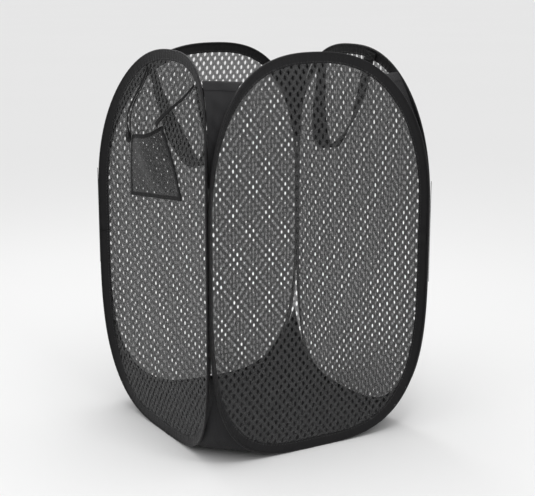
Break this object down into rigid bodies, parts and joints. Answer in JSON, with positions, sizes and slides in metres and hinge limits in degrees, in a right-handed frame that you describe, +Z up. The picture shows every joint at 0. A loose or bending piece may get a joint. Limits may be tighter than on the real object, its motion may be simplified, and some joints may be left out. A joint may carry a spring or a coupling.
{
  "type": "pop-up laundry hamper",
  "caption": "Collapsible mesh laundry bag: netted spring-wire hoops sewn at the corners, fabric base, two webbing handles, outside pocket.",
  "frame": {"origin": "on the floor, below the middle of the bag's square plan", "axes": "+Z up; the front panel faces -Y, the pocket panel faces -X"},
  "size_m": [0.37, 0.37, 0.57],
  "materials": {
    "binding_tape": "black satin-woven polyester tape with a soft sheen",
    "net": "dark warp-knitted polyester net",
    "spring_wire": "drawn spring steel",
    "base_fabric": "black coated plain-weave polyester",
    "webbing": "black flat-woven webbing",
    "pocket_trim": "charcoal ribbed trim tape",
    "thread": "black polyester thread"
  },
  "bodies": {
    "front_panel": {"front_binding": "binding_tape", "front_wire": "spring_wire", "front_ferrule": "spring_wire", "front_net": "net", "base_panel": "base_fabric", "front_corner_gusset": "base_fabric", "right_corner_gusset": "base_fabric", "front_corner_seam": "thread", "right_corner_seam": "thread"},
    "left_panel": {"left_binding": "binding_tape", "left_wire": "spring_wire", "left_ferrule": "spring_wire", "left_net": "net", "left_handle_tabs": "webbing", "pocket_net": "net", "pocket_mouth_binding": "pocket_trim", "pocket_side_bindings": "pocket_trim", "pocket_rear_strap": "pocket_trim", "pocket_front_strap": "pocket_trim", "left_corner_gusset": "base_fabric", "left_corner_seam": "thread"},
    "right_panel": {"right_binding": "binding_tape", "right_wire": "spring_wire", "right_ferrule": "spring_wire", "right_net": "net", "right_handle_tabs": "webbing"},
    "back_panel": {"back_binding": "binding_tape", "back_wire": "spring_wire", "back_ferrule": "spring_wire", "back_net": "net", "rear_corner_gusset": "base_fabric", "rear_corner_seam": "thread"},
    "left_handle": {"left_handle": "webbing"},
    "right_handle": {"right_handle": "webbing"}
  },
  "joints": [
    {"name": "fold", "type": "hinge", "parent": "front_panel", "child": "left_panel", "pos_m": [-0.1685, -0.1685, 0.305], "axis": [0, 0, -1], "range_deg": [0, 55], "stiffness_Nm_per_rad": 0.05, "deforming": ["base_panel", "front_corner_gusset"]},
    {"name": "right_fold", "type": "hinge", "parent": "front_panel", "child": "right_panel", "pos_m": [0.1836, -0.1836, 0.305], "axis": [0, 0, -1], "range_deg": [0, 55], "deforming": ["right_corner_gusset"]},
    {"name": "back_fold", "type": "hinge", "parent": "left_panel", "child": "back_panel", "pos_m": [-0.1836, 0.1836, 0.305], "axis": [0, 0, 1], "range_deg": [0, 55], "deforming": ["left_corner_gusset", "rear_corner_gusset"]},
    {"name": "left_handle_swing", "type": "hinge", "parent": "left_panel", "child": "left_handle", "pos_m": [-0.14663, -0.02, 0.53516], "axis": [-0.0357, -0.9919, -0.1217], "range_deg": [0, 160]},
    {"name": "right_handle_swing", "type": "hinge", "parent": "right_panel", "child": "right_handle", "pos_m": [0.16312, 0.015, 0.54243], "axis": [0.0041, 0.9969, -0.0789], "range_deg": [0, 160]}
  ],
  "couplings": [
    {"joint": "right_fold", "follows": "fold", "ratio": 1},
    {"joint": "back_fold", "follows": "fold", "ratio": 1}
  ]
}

What is required: Reproduce the data, keeping every line exactly the same.

The result:
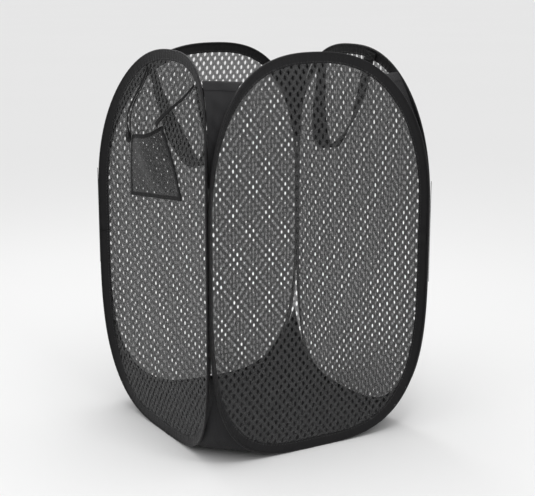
Break this object down into rigid bodies, parts and joints. Answer in JSON, with positions, sizes and slides in metres and hinge limits in degrees, in a right-handed frame that you describe, +Z up. The picture shows every joint at 0. A loose or bending piece may get a joint. Limits may be tighter than on the real object, its motion may be simplified, and some joints may be left out. A joint may carry a spring or a coupling.
{
  "type": "pop-up laundry hamper",
  "caption": "Collapsible mesh laundry bag: netted spring-wire hoops sewn at the corners, fabric base, two webbing handles, outside pocket.",
  "frame": {"origin": "on the floor, below the middle of the bag's square plan", "axes": "+Z up; the front panel faces -Y, the pocket panel faces -X"},
  "size_m": [0.37, 0.37, 0.57],
  "materials": {
    "binding_tape": "black satin-woven polyester tape with a soft sheen",
    "net": "dark warp-knitted polyester net",
    "spring_wire": "drawn spring steel",
    "base_fabric": "black coated plain-weave polyester",
    "webbing": "black flat-woven webbing",
    "pocket_trim": "charcoal ribbed trim tape",
    "thread": "black polyester thread"
  },
  "bodies": {
    "front_panel": {"front_binding": "binding_tape", "front_wire": "spring_wire", "front_ferrule": "spring_wire", "front_net": "net", "base_panel": "base_fabric", "front_corner_gusset": "base_fabric", "right_corner_gusset": "base_fabric", "front_corner_seam": "thread", "right_corner_seam": "thread"},
    "left_panel": {"left_binding": "binding_tape", "left_wire": "spring_wire", "left_ferrule": "spring_wire", "left_net": "net", "left_handle_tabs": "webbing", "pocket_net": "net", "pocket_mouth_binding": "pocket_trim", "pocket_side_bindings": "pocket_trim", "pocket_rear_strap": "pocket_trim", "pocket_front_strap": "pocket_trim", "left_corner_gusset": "base_fabric", "left_corner_seam": "thread"},
    "right_panel": {"right_binding": "binding_tape", "right_wire": "spring_wire", "right_ferrule": "spring_wire", "right_net": "net", "right_handle_tabs": "webbing"},
    "back_panel": {"back_binding": "binding_tape", "back_wire": "spring_wire", "back_ferrule": "spring_wire", "back_net": "net", "rear_corner_gusset": "base_fabric", "rear_corner_seam": "thread"},
    "left_handle": {"left_handle": "webbing"},
    "right_handle": {"right_handle": "webbing"}
  },
  "joints": [
    {"name": "fold", "type": "hinge", "parent": "front_panel", "child": "left_panel", "pos_m": [-0.1685, -0.1685, 0.305], "axis": [0, 0, -1], "range_deg": [0, 55], "stiffness_Nm_per_rad": 0.05, "deforming": ["base_panel", "front_corner_gusset"]},
    {"name": "right_fold", "type": "hinge", "parent": "front_panel", "child": "right_panel", "pos_m": [0.1836, -0.1836, 0.305], "axis": [0, 0, -1], "range_deg": [0, 55], "deforming": ["right_corner_gusset"]},
    {"name": "back_fold", "type": "hinge", "parent": "left_panel", "child": "back_panel", "pos_m": [-0.1836, 0.1836, 0.305], "axis": [0, 0, 1], "range_deg": [0, 55], "deforming": ["left_corner_gusset", "rear_corner_gusset"]},
    {"name": "left_handle_swing", "type": "hinge", "parent": "left_panel", "child": "left_handle", "pos_m": [-0.14663, -0.02, 0.53516], "axis": [-0.0357, -0.9919, -0.1217], "range_deg": [0, 160]},
    {"name": "right_handle_swing", "type": "hinge", "parent": "right_panel", "child": "right_handle", "pos_m": [0.16312, 0.015, 0.54243], "axis": [0.0041, 0.9969, -0.0789], "range_deg": [0, 160]}
  ],
  "couplings": [
    {"joint": "right_fold", "follows": "fold", "ratio": 1},
    {"joint": "back_fold", "follows": "fold", "ratio": 1}
  ]
}